>> START

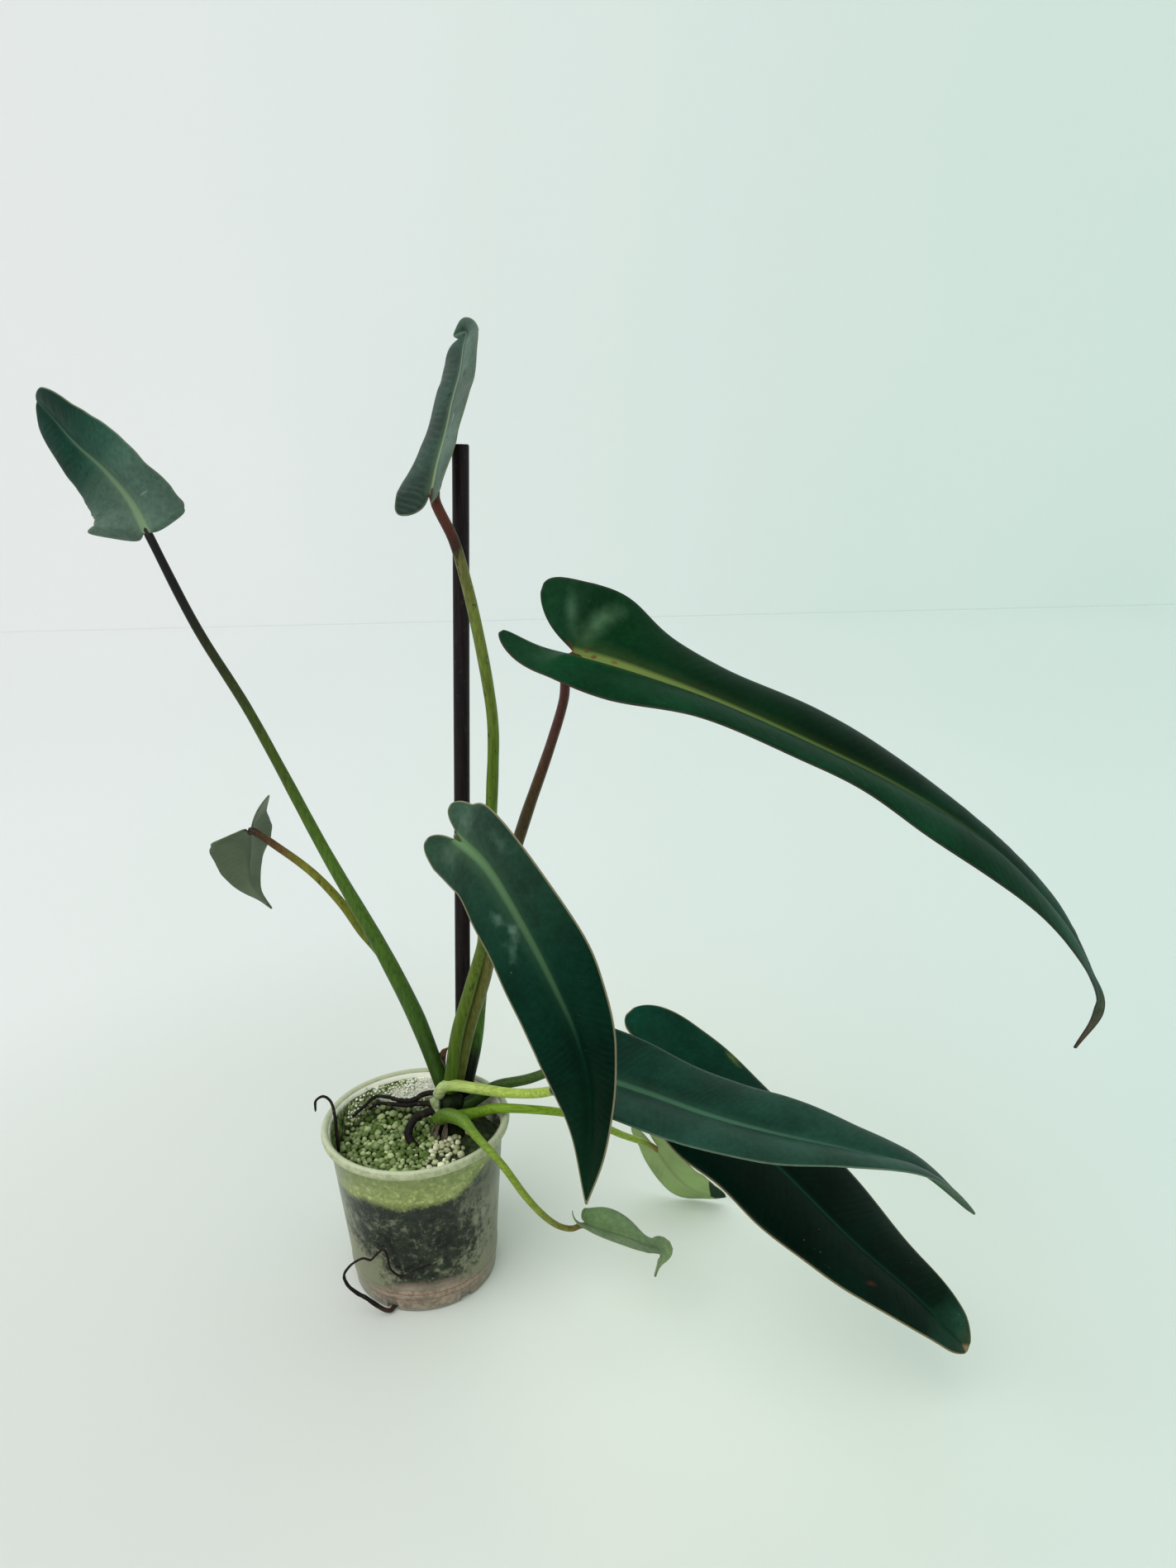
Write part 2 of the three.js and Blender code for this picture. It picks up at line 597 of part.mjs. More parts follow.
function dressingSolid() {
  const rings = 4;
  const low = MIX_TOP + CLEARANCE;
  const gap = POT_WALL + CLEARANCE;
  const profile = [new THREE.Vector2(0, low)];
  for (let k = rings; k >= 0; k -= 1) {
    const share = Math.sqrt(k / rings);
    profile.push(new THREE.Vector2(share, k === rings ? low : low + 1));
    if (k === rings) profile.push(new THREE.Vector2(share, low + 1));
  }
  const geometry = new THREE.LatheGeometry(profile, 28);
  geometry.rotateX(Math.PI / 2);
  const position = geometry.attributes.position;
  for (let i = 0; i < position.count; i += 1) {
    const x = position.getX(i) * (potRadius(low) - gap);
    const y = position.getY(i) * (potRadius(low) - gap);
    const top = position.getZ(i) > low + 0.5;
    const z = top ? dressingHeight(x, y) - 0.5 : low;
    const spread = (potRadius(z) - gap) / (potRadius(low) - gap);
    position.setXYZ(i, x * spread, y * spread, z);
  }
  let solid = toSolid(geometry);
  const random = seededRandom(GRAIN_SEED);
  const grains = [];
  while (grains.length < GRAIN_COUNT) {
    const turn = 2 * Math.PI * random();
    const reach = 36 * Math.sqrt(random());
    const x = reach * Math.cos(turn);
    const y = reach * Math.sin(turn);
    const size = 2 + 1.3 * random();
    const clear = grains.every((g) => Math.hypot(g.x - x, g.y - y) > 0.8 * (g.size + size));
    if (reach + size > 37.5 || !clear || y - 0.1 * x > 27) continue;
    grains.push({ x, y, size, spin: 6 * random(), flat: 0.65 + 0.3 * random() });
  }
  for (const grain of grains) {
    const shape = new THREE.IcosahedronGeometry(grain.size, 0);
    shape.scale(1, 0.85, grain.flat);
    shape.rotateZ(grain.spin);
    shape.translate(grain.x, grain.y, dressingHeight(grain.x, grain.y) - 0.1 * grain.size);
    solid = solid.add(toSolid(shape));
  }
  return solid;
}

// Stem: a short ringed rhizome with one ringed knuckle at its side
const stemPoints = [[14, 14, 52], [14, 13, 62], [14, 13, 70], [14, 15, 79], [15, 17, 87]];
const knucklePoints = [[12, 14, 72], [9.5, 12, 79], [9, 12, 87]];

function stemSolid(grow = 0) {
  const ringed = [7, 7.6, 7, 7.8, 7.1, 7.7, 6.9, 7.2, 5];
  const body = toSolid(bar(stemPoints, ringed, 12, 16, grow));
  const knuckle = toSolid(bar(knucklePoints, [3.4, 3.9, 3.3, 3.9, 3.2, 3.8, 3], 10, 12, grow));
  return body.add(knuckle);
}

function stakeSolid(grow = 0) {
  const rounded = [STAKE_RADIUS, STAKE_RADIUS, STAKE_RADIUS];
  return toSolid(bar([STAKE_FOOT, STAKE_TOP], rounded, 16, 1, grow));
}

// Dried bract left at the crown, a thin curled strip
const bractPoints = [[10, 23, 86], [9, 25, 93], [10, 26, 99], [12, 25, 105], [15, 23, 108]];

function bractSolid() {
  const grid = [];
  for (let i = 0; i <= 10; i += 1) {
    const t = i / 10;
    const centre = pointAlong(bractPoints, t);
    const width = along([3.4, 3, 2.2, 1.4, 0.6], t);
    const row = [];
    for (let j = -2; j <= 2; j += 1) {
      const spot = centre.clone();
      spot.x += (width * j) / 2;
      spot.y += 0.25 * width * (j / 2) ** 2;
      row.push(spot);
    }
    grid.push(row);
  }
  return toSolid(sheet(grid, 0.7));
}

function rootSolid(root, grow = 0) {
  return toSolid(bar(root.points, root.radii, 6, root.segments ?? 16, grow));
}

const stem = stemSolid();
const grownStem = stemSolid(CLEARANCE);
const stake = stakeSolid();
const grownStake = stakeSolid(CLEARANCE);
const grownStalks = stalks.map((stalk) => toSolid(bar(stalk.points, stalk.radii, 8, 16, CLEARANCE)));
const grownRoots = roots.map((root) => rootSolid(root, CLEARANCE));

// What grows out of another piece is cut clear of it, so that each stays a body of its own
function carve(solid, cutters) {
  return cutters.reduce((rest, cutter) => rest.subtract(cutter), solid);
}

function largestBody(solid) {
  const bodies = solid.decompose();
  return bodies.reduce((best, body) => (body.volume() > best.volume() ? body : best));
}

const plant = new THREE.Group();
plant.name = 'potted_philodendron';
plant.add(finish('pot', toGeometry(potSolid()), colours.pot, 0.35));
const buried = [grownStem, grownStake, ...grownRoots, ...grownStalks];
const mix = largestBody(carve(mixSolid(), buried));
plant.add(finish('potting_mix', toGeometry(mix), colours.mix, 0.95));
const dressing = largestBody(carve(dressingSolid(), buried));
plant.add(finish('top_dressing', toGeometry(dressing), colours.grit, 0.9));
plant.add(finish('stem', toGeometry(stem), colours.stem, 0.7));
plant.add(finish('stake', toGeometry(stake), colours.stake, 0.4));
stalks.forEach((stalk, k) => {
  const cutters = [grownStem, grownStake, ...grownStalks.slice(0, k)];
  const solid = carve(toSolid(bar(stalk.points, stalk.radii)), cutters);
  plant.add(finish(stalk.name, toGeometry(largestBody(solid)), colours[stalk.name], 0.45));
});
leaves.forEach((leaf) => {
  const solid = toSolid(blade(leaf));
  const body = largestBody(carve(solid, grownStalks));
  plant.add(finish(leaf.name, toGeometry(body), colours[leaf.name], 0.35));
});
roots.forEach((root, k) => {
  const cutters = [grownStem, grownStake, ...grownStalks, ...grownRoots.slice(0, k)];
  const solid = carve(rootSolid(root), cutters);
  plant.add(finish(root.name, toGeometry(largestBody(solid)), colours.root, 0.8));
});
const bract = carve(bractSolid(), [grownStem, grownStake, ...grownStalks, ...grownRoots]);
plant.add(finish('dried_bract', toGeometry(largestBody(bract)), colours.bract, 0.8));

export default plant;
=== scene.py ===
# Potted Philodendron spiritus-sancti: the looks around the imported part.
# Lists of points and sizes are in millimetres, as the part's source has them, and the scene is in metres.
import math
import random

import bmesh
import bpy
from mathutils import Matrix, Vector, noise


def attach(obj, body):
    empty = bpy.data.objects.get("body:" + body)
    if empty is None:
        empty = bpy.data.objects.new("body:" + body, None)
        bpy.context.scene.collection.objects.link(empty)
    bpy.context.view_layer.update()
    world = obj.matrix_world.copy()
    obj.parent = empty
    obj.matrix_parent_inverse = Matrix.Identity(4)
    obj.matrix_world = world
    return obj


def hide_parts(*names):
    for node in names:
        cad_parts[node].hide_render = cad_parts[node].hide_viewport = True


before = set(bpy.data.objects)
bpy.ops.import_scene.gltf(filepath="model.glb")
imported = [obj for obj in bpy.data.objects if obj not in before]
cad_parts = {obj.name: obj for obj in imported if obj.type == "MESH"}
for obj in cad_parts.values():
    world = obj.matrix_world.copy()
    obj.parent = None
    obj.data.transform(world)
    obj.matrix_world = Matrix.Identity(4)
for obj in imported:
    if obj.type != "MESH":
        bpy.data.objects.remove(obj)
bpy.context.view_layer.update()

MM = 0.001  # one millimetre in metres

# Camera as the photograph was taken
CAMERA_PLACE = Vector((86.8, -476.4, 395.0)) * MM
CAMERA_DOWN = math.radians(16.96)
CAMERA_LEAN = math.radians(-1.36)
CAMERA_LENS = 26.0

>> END

- **SHORT PROBLEM**
Output all of the data again, exactly.

- **TASK ANSWER**
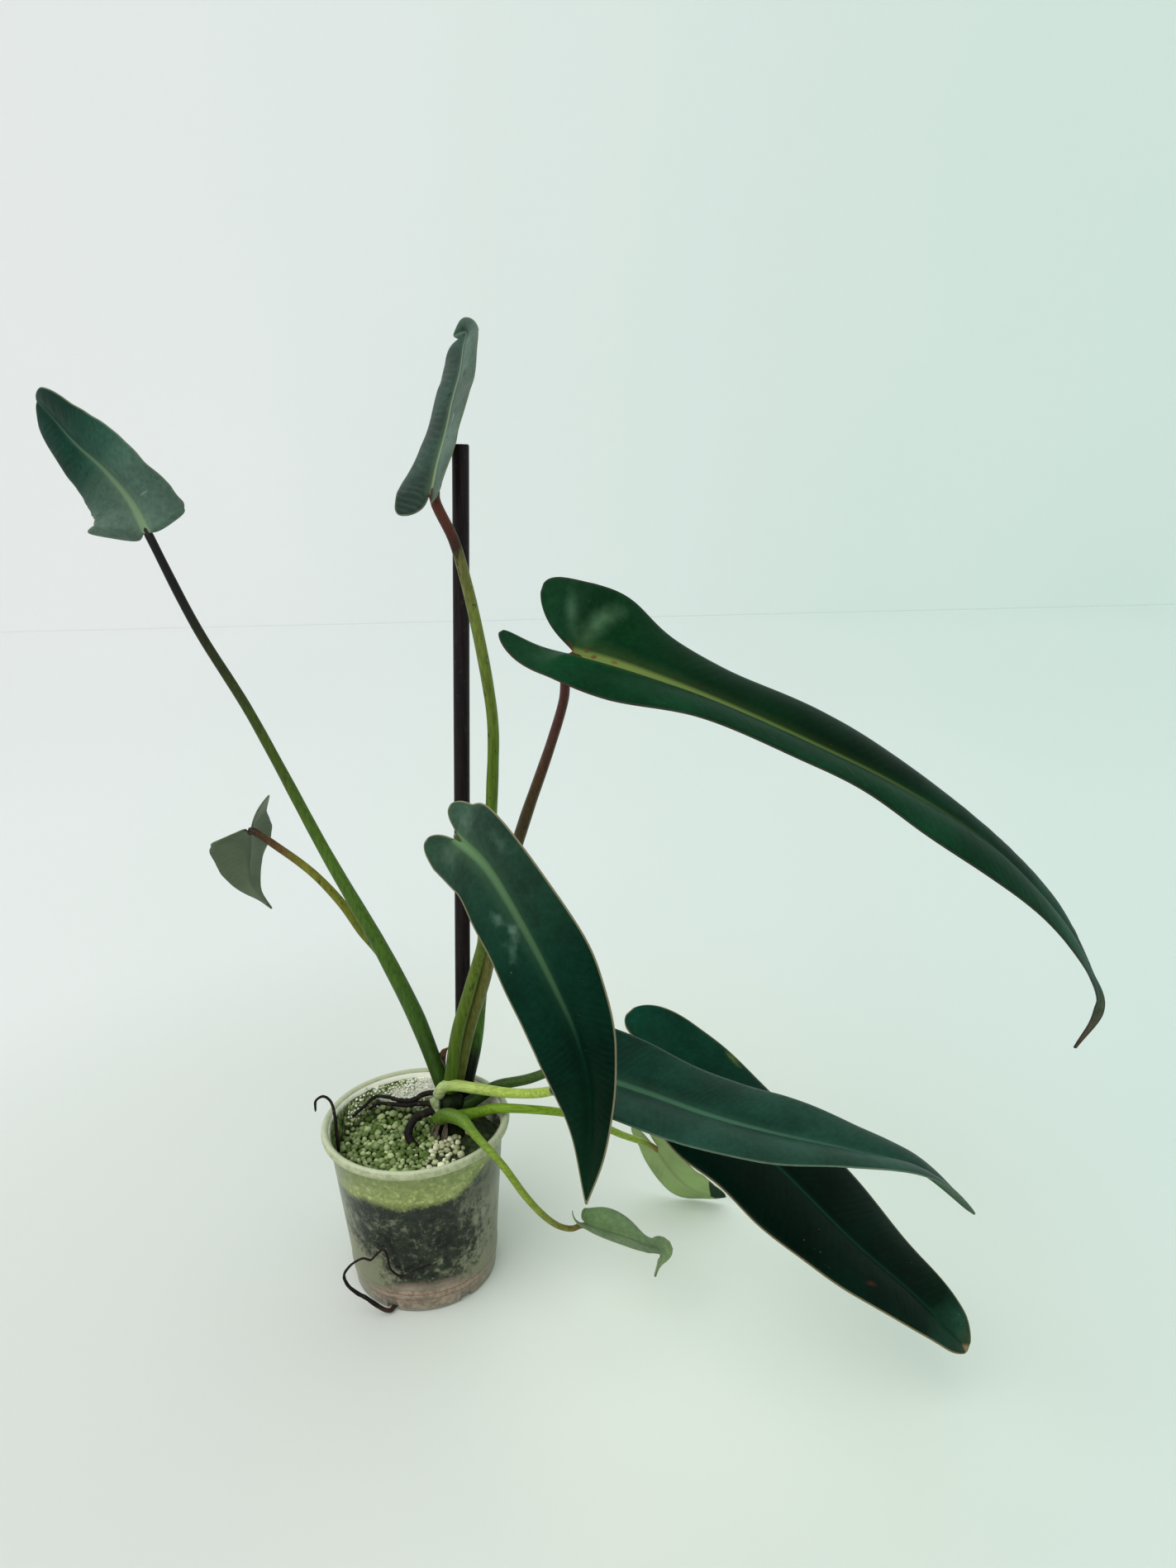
Write part 2 of the three.js and Blender code for this picture. It picks up at line 597 of part.mjs. More parts follow.
function dressingSolid() {
  const rings = 4;
  const low = MIX_TOP + CLEARANCE;
  const gap = POT_WALL + CLEARANCE;
  const profile = [new THREE.Vector2(0, low)];
  for (let k = rings; k >= 0; k -= 1) {
    const share = Math.sqrt(k / rings);
    profile.push(new THREE.Vector2(share, k === rings ? low : low + 1));
    if (k === rings) profile.push(new THREE.Vector2(share, low + 1));
  }
  const geometry = new THREE.LatheGeometry(profile, 28);
  geometry.rotateX(Math.PI / 2);
  const position = geometry.attributes.position;
  for (let i = 0; i < position.count; i += 1) {
    const x = position.getX(i) * (potRadius(low) - gap);
    const y = position.getY(i) * (potRadius(low) - gap);
    const top = position.getZ(i) > low + 0.5;
    const z = top ? dressingHeight(x, y) - 0.5 : low;
    const spread = (potRadius(z) - gap) / (potRadius(low) - gap);
    position.setXYZ(i, x * spread, y * spread, z);
  }
  let solid = toSolid(geometry);
  const random = seededRandom(GRAIN_SEED);
  const grains = [];
  while (grains.length < GRAIN_COUNT) {
    const turn = 2 * Math.PI * random();
    const reach = 36 * Math.sqrt(random());
    const x = reach * Math.cos(turn);
    const y = reach * Math.sin(turn);
    const size = 2 + 1.3 * random();
    const clear = grains.every((g) => Math.hypot(g.x - x, g.y - y) > 0.8 * (g.size + size));
    if (reach + size > 37.5 || !clear || y - 0.1 * x > 27) continue;
    grains.push({ x, y, size, spin: 6 * random(), flat: 0.65 + 0.3 * random() });
  }
  for (const grain of grains) {
    const shape = new THREE.IcosahedronGeometry(grain.size, 0);
    shape.scale(1, 0.85, grain.flat);
    shape.rotateZ(grain.spin);
    shape.translate(grain.x, grain.y, dressingHeight(grain.x, grain.y) - 0.1 * grain.size);
    solid = solid.add(toSolid(shape));
  }
  return solid;
}

// Stem: a short ringed rhizome with one ringed knuckle at its side
const stemPoints = [[14, 14, 52], [14, 13, 62], [14, 13, 70], [14, 15, 79], [15, 17, 87]];
const knucklePoints = [[12, 14, 72], [9.5, 12, 79], [9, 12, 87]];

function stemSolid(grow = 0) {
  const ringed = [7, 7.6, 7, 7.8, 7.1, 7.7, 6.9, 7.2, 5];
  const body = toSolid(bar(stemPoints, ringed, 12, 16, grow));
  const knuckle = toSolid(bar(knucklePoints, [3.4, 3.9, 3.3, 3.9, 3.2, 3.8, 3], 10, 12, grow));
  return body.add(knuckle);
}

function stakeSolid(grow = 0) {
  const rounded = [STAKE_RADIUS, STAKE_RADIUS, STAKE_RADIUS];
  return toSolid(bar([STAKE_FOOT, STAKE_TOP], rounded, 16, 1, grow));
}

// Dried bract left at the crown, a thin curled strip
const bractPoints = [[10, 23, 86], [9, 25, 93], [10, 26, 99], [12, 25, 105], [15, 23, 108]];

function bractSolid() {
  const grid = [];
  for (let i = 0; i <= 10; i += 1) {
    const t = i / 10;
    const centre = pointAlong(bractPoints, t);
    const width = along([3.4, 3, 2.2, 1.4, 0.6], t);
    const row = [];
    for (let j = -2; j <= 2; j += 1) {
      const spot = centre.clone();
      spot.x += (width * j) / 2;
      spot.y += 0.25 * width * (j / 2) ** 2;
      row.push(spot);
    }
    grid.push(row);
  }
  return toSolid(sheet(grid, 0.7));
}

function rootSolid(root, grow = 0) {
  return toSolid(bar(root.points, root.radii, 6, root.segments ?? 16, grow));
}

const stem = stemSolid();
const grownStem = stemSolid(CLEARANCE);
const stake = stakeSolid();
const grownStake = stakeSolid(CLEARANCE);
const grownStalks = stalks.map((stalk) => toSolid(bar(stalk.points, stalk.radii, 8, 16, CLEARANCE)));
const grownRoots = roots.map((root) => rootSolid(root, CLEARANCE));

// What grows out of another piece is cut clear of it, so that each stays a body of its own
function carve(solid, cutters) {
  return cutters.reduce((rest, cutter) => rest.subtract(cutter), solid);
}

function largestBody(solid) {
  const bodies = solid.decompose();
  return bodies.reduce((best, body) => (body.volume() > best.volume() ? body : best));
}

const plant = new THREE.Group();
plant.name = 'potted_philodendron';
plant.add(finish('pot', toGeometry(potSolid()), colours.pot, 0.35));
const buried = [grownStem, grownStake, ...grownRoots, ...grownStalks];
const mix = largestBody(carve(mixSolid(), buried));
plant.add(finish('potting_mix', toGeometry(mix), colours.mix, 0.95));
const dressing = largestBody(carve(dressingSolid(), buried));
plant.add(finish('top_dressing', toGeometry(dressing), colours.grit, 0.9));
plant.add(finish('stem', toGeometry(stem), colours.stem, 0.7));
plant.add(finish('stake', toGeometry(stake), colours.stake, 0.4));
stalks.forEach((stalk, k) => {
  const cutters = [grownStem, grownStake, ...grownStalks.slice(0, k)];
  const solid = carve(toSolid(bar(stalk.points, stalk.radii)), cutters);
  plant.add(finish(stalk.name, toGeometry(largestBody(solid)), colours[stalk.name], 0.45));
});
leaves.forEach((leaf) => {
  const solid = toSolid(blade(leaf));
  const body = largestBody(carve(solid, grownStalks));
  plant.add(finish(leaf.name, toGeometry(body), colours[leaf.name], 0.35));
});
roots.forEach((root, k) => {
  const cutters = [grownStem, grownStake, ...grownStalks, ...grownRoots.slice(0, k)];
  const solid = carve(rootSolid(root), cutters);
  plant.add(finish(root.name, toGeometry(largestBody(solid)), colours.root, 0.8));
});
const bract = carve(bractSolid(), [grownStem, grownStake, ...grownStalks, ...grownRoots]);
plant.add(finish('dried_bract', toGeometry(largestBody(bract)), colours.bract, 0.8));

export default plant;
=== scene.py ===
# Potted Philodendron spiritus-sancti: the looks around the imported part.
# Lists of points and sizes are in millimetres, as the part's source has them, and the scene is in metres.
import math
import random

import bmesh
import bpy
from mathutils import Matrix, Vector, noise


def attach(obj, body):
    empty = bpy.data.objects.get("body:" + body)
    if empty is None:
        empty = bpy.data.objects.new("body:" + body, None)
        bpy.context.scene.collection.objects.link(empty)
    bpy.context.view_layer.update()
    world = obj.matrix_world.copy()
    obj.parent = empty
    obj.matrix_parent_inverse = Matrix.Identity(4)
    obj.matrix_world = world
    return obj


def hide_parts(*names):
    for node in names:
        cad_parts[node].hide_render = cad_parts[node].hide_viewport = True


before = set(bpy.data.objects)
bpy.ops.import_scene.gltf(filepath="model.glb")
imported = [obj for obj in bpy.data.objects if obj not in before]
cad_parts = {obj.name: obj for obj in imported if obj.type == "MESH"}
for obj in cad_parts.values():
    world = obj.matrix_world.copy()
    obj.parent = None
    obj.data.transform(world)
    obj.matrix_world = Matrix.Identity(4)
for obj in imported:
    if obj.type != "MESH":
        bpy.data.objects.remove(obj)
bpy.context.view_layer.update()

MM = 0.001  # one millimetre in metres

# Camera as the photograph was taken
CAMERA_PLACE = Vector((86.8, -476.4, 395.0)) * MM
CAMERA_DOWN = math.radians(16.96)
CAMERA_LEAN = math.radians(-1.36)
CAMERA_LENS = 26.0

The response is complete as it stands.